A ação foi protocolada em Mato Grosso, onde ocorreu a contratação do trabalhador, e teve como réus Wilson Rotta e a Cooperativa Comajal. Após mais de uma década de disputas judiciais, o processo foi vitorioso em primeira instância. Em julho de 2025, o Tribunal Regional do Trabalho da 23ª Região condenou o fazendeiro a pagar uma indenização de R$ 150 mil reconhecendo o sofrimento da filha. Os réus, no entanto, recorreram, e o processo está atualmente no Tribunal Superior do Trabalho (TST) aguardando julgamento final.
Dignidade do pai
Para a filha Hyorrana, a expectativa pelo julgamento final é um misto de esperança e dor.

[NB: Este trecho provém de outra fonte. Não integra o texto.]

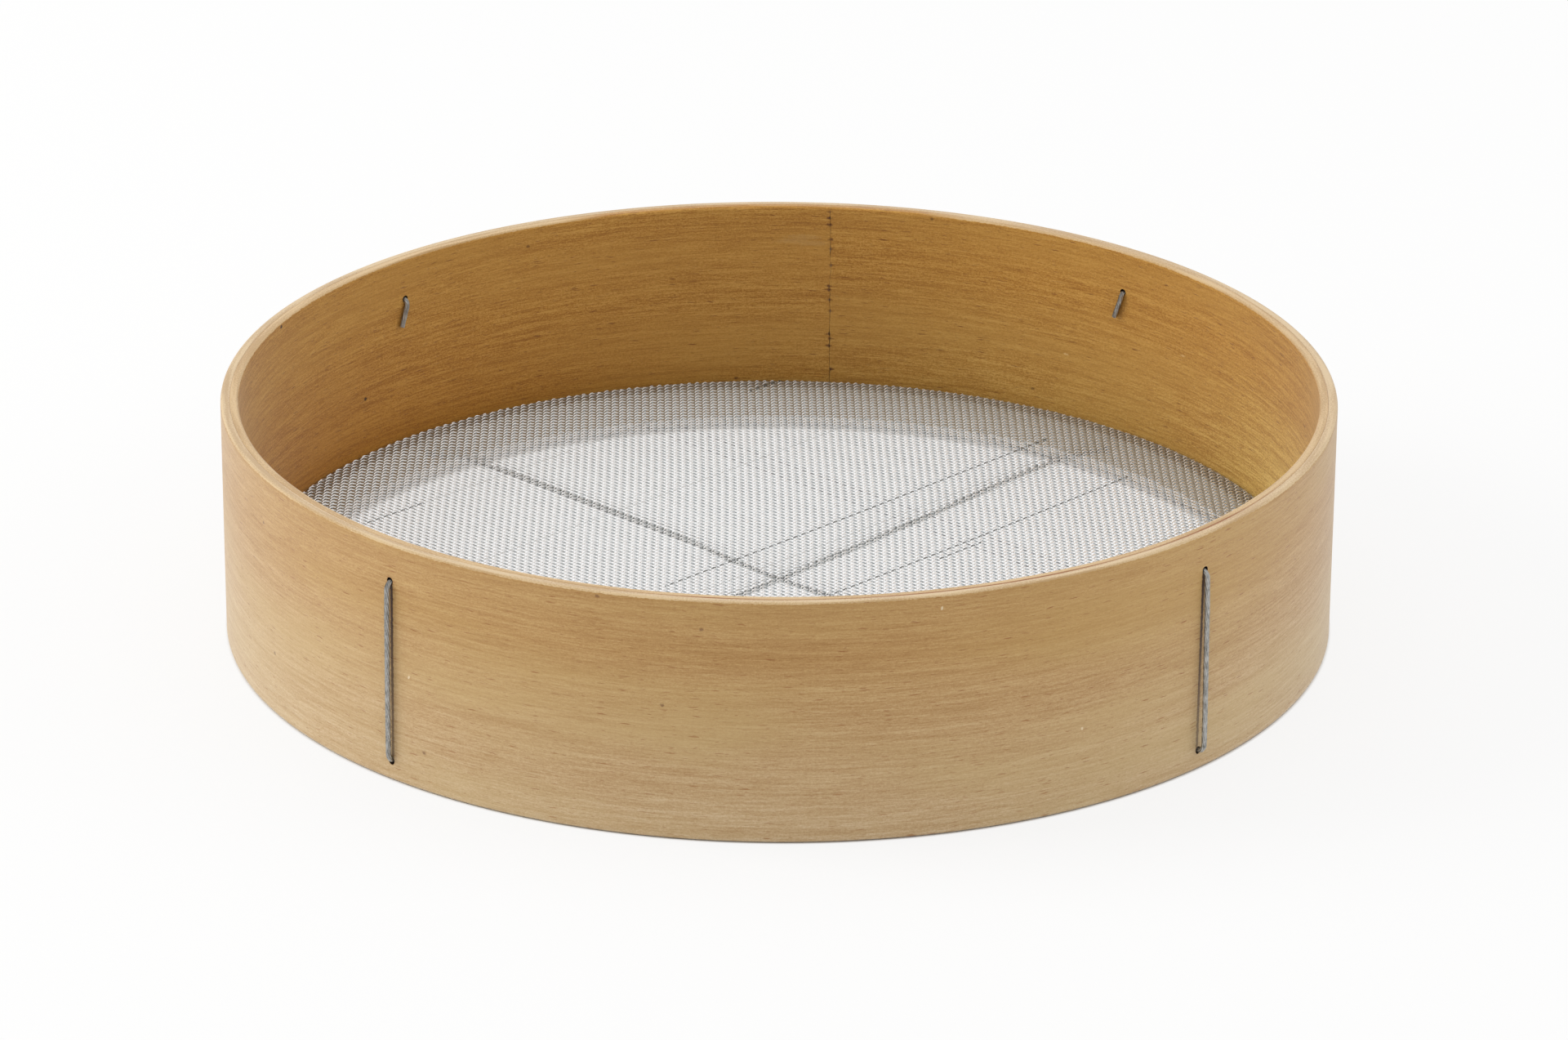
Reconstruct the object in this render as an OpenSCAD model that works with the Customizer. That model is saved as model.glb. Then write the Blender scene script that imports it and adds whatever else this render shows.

“Não sou muito de falar sobre o assunto porque é uma coisa que ainda me machuca”, desabafa. Ela revela ter pensado “várias vezes em desistir”. Já recebeu duas propostas do fazendeiro para encerrar o processo, uma delas por R$ 750 mil.
Sua motivação para seguir em frente veio da persistência da mãe, Dona Olivete, e do apoio do promotor Nadilson, que ela nunca chegou a conhecer pessoalmente.
Para Hyorrana, o fim do processo representará um ponto final de dignidade.
“Meu pai foi tratado como ladrão, e eu só quero limpar seu nome”, afirma a fisioterapeuta.
Outro lado
No processo, a defesa tenta desconstruir o direito da filha, alegando ilegitimidade e prescrição. Também nega a existência de vínculo empregatício e busca afastar a responsabilidade pelo suposto “acidente de trabalho”. Além disso, pede a redução dos valores de indenização e a anulação de atos processuais. Procurados, os advogados de Wilson Rotta e da cooperativa Comajal não responderam à reportagem.
O fazendeiro ainda é proprietário de áreas em Novo Progresso. No ano passado, foi multado duas vezes por desmatamento ilegal e, somadas, as multam chegam a R$ 10,3 milhões. Ele também acumula outras autuações aplicadas pelo Ibama e pelo ICMBio, atualmente embargadas.